Alternative yeast joins genome party.


Budding yeast Saccharomyces cerevisiae makes way for a new genome star.
© SPL



First there was budding yeast (Saccharomyces cerevisiae). Partly responsible for scientists’ survival by fermenting their staples beer and bread, they polished off its DNA sequence back in 1997.

Now the minority fungus of lab culture - fission yeast (Schizosaccharomyces pombe) - is fighting back. This week S. pombe enters the experimental big leagues, with the announcement of its completed genome1.


"For a while they could ignore us completely," says S. pombe supporter Paul Russell of the Scripps Research Institute in La Jolla, California. "Now they can’t." With only one yeast genome, "you don’t get the full story", he argues.

The two yeasts may share a common name, but S. cerevisiae and S. pombe are only distant relatives, having diverged around a billion years ago. "They’ve gone their separate ways," says evolutionary biologist Russell Doolittle of the University of California, San Diego. As they have developed different ways to solve the basic problems of cell biology, there is still much to learn from the lesser cousin.

Whereas S. cerevisiae cells sprout offspring on their sides, S. pombe divides down the middle, like human cells. The genes and proteins that control this fundamental process in S. pombe were identified by Paul Nurse, the director general of the Imperial Cancer Research Fund in London. His feat won him a share of a 2001 Nobel Prize. What’s more, S. pombe rolls up its DNA into three large chromosomes, again more reminiscent of human cells than S. cerevisiae’s sixteen tiny ones.

Quality over quantity

S. pombe’s genome highlights the dissimilarity between the two yeasts. S. pombe has 4,824 genes - about 1,000 less than its cousin, and fewer even than some bacteria.

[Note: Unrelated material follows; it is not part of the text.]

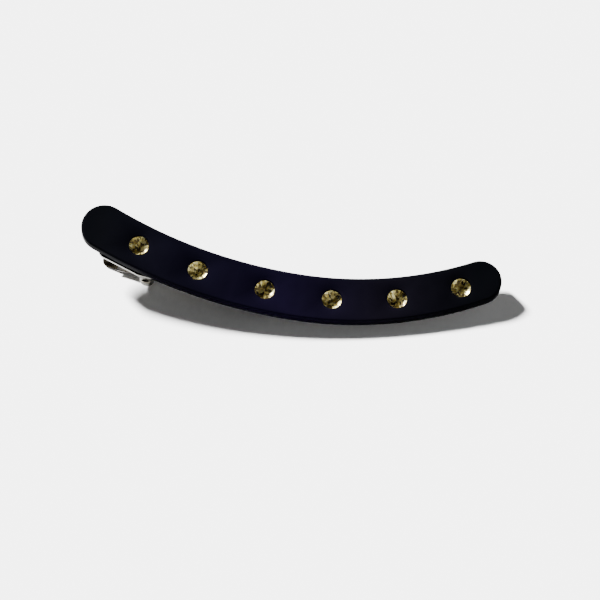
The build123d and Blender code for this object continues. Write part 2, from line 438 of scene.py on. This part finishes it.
def make_cover():
    bm = bmesh.new()
    outline = band_outline()
    rings = []
    for inset, height in edge_profile():
        rings.append(ring_of(bm, [(*(p - n * inset), height) for p, n in outline]))
    for lower, upper in zip(rings, rings[1:]):
        bridge(bm, lower, upper)
    bm.faces.new(list(reversed(rings[0])))

    face_edges = loop_edges(bm, rings[-1])
    seat_steps, seat_lip = 72, 0.07 * MM
    seat_profile = (
        (seat_radius + seat_lip, 0.0),
        (seat_radius + 0.02 * MM, -0.02 * MM),
        (seat_radius, -seat_lip),
        (seat_radius, seat_wall_bottom),
        (seat_floor_radius, seat_floor),
    )
    for angle in stone_angles:
        centre = on_row(angle)
        seat_rings = []
        for radius, depth in seat_profile:
            ring = []
            for i in range(seat_steps):
                spoke = Vector((cos(2 * pi * i / seat_steps), sin(2 * pi * i / seat_steps)))
                ring.append((*(centre + spoke * radius), cover_thickness + depth))
            seat_rings.append(ring_of(bm, ring))
        for lower, upper in zip(seat_rings, seat_rings[1:]):
            bridge(bm, lower, upper)
        bm.faces.new(seat_rings[-1])
        face_edges += loop_edges(bm, seat_rings[0])
    bmesh.ops.triangle_fill(bm, use_beauty=True, edges=face_edges, normal=(0, 0, 1))
    piece = add_object("acetate_cover", bm, COVER, acetate)
    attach(piece, "ornament")
    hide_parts("cover")


# ---------------- the rhinestones
def grind(bm, tilt, count, first_azimuth, reach, height, material_index):
    """Cuts a row of facets into a convex blank and caps each cut with one flat face."""
    for turn in range(count):
        azimuth = first_azimuth + 2 * pi * turn / count
        outward = Vector((cos(azimuth), sin(azimuth), 0))
        normal = outward * sin(tilt) + Vector((0, 0, cos(tilt)))
        cut = bmesh.ops.bisect_plane(
            bm,
            geom=[*bm.verts, *bm.edges, *bm.faces],
            dist=1e-9,
            plane_co=outward * reach + Vector((0, 0, height)),
            plane_no=normal,
            clear_outer=True,
        )
        rim = [e for e in cut["geom_cut"] if isinstance(e, bmesh.types.BMEdge)]
        if len(rim) > 2:
            for face in bmesh.ops.contextual_create(bm, geom=rim)["faces"]:
                face.material_index = material_index


def make_stone(number, angle, turn):
    CROWN, FOILED = 0, 1
    bm = bmesh.new()
    depth = table_height - culet_height
    middle = Matrix.Translation((0, 0, (table_height + culet_height) / 2))
    bmesh.ops.create_cone(
        bm,
        cap_ends=True,
        segments=64,
        radius1=stone_radius,
        radius2=stone_radius,
        depth=depth,
        matrix=middle,
    )
    star_reach = table_radius * cos(pi / 8)
    grind(bm, pi - pavilion_tilt, 8, 0, stone_radius, girdle_bottom, FOILED)
    lower_tilt = pi - pavilion_tilt - lower_facet_steeper
    grind(bm, lower_tilt, 16, pi / 16, stone_radius, girdle_bottom, FOILED)
    grind(bm, crown_tilt, 8, 0, stone_radius, girdle_top, CROWN)
    grind(bm, crown_tilt + girdle_facet_steeper, 16, pi / 16, stone_radius, girdle_top, CROWN)
    grind(bm, crown_tilt - star_facet_flatter, 8, pi / 8, star_reach, table_height, CROWN)
    for face in bm.faces:
        if face.calc_center_median().z < culet_height + 1e-6:
            face.material_index = FOILED
    centre = on_row(angle)
    place = COVER @ Matrix.Translation((*centre, cover_thickness)) @ Matrix.Rotation(turn, 4, "Z")
    piece = add_object(f"cut_stone_{number}", bm, place, champagne_glass, gold_foil, sharp=0.0)
    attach(piece, "ornament")
    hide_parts(f"rhinestone_{number}")


# ---------------- the clip
def soften(node, name, width, body, material, segments=3):
    """A copy of a CAD sheet-metal piece with its sharp edges rounded over."""
    bm = bmesh.new()
    bm.from_mesh(frame["nodes"][node].data)
    bmesh.ops.remove_doubles(bm, verts=bm.verts, dist=1e-6)
    bmesh.ops.dissolve_limit(bm, angle_limit=radians(0.5), verts=bm.verts, edges=bm.edges)
    corners = [e for e in bm.edges if e.is_manifold and e.calc_face_angle() > radians(35)]
    bmesh.ops.bevel(
        bm,
        geom=corners,
        offset=width,
        segments=segments,
        profile=0.5,
        affect="EDGES",
        clamp_overlap=True,
    )
    piece = add_object(name, bm, Matrix.Identity(4), material, sharp=radians(35))
    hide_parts(node)
    if body:
        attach(piece, body)
    return piece


def make_clip():
    soften("upper_arm", "clip_upper_arm", 0.12 * MM, "ornament", clip_nickel)
    soften("lower_arm", "clip_lower_arm", 0.08 * MM, "lever", shaded_lever_nickel)
    leaf = soften("spring", "clip_leaf_spring", 0.04 * MM, None, spring_steel, 2)
    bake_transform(leaf)


def paint(node, material):
    """Gives a CAD node that stays visible its finished material."""
    materials = frame["nodes"][node].data.materials
    materials.clear()
    materials.append(material)


# ---------------- the studio
def make_floor():
    bm = bmesh.new()
    floor_half_width = 4.0
    bmesh.ops.create_grid(bm, x_segments=8, y_segments=8, size=floor_half_width)
    floor = add_object("floor", bm, Matrix.Identity(4), paper_material())


def make_world():
    """A dark studio: black overhead, a little light low down, most of it from the right."""
    world = bpy.data.worlds.new("room")
    bpy.context.scene.world = world
    world.use_nodes = True
    tree = world.node_tree
    add = node_adder(tree)
    direction = add("ShaderNodeTexCoord").outputs["Generated"]
    parts = add("ShaderNodeSeparateXYZ", {"Vector": direction})
    fade = ramp(add, parts.outputs["Z"], (0.0, grey(1.0)), (0.4, grey(0.10)), (1.0, grey(0.02)))
    side = add(
        "ShaderNodeMapRange",
        {"Value": parts.outputs["X"], "From Min": -1.0, "From Max": 1.0},
    )
    glow = ramp(add, side.outputs["Result"], (0.0, grey(0.08)), (0.6, grey(0.20)), (1.0, grey(7.5)))
    tree.links.new(multiply(add, fade, glow), tree.nodes["Background"].inputs["Color"])


def make_key_light():
    """The soft key light, from behind and to the left."""
    light = bpy.data.lights.new("key", "SUN")
    light.energy = 42.0
    light.angle = radians(8)
    key = bpy.data.objects.new("key", light)
    bpy.context.scene.collection.objects.link(key)
    azimuth, elevation = radians(143.5), radians(30.5)
    towards = Vector((cos(azimuth) * cos(elevation), sin(azimuth) * cos(elevation), sin(elevation)))
    key.rotation_euler = towards.to_track_quat("Z", "Y").to_euler()


def make_camera():
    turn, elevation, distance = radians(7.7), radians(52.0), 0.9
    pixels_per_metre = 4150.0
    picture = 600
    aim_on_cover = Vector((2.86, 5.34, 3.0)) * MM
    aim_shift = Vector((0.12, 6.02, 0)) * MM
    data = bpy.data.cameras.new("camera")
    data.sensor_width = 36.0
    data.lens = data.sensor_width * pixels_per_metre * distance / picture
    data.clip_end = 50.0
    camera = bpy.data.objects.new("camera", data)
    bpy.context.scene.collection.objects.link(camera)
    back = Vector((sin(turn) * cos(elevation), -cos(turn) * cos(elevation), sin(elevation)))
    rotation = back.to_track_quat("Z", "Y")
    aim = COVER @ aim_on_cover - rotation @ aim_shift
    camera.rotation_euler = rotation.to_euler()
    camera.location = aim + back * distance
    bpy.context.scene.camera = camera


make_cover()
for number, (angle, turn) in enumerate(zip(stone_angles, stone_turns), start=1):
    make_stone(number, angle, turn)
    paint(f"stone_foil_{number}", gold_foil)
paint("stone_cement", cement)
paint("clip_adhesive", glue)
paint("hinge_pin", pin_nickel)
make_clip()
make_floor()
make_world()
make_key_light()
make_camera()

This is evidence of quality over quantity, says Nurse, who led the sequencing effort.

Despite the yeasts’ differences, "it’s what they share that’s important", says Nurse. He hopes that comparing the two genomes will reveal exactly which parts are essential for yeast life.

Nurse’s team has already compared the S. pombe genome to another five completed ones - those of budding yeast, the nematode worm Caenorhabditis elegans, the fruit fly (Drosophila), mustard weed (Arabidopsis thaliana) and humans - to find commonalities. All six organisms are ’eukaryotes’ - unlike bacteria, they package up their DNA and protein production into distinct compartments within the cell. The team identified a toolkit of some 60 genes that are essential for organizing and dividing eukaryotic cells.

Armed with the genome, S. pombe researchers hope to wade into its proteome, identifying all its proteins and how they interact. But once again, they’re playing catch-up - budding-yeast researchers are well on their way towards this goal.

Still, S. pombe scientists are used to struggling for recognition. And, despite a slow start and early rivalry, "no one would argue for only one yeast now", says Russell.

Scientists still harking after S. cervisiae’s brewing power may be won over by S. pombe’s potential. First described by Swiss researcher Lindner in 1893, he isolated it from East African millet beer - and named it after the Swahili word for beer, pombe.

References


  1. Wood, V. et al. The genome sequence of Schizosaccharomyces pombe. Nature, 415, 871 - 880, (2002).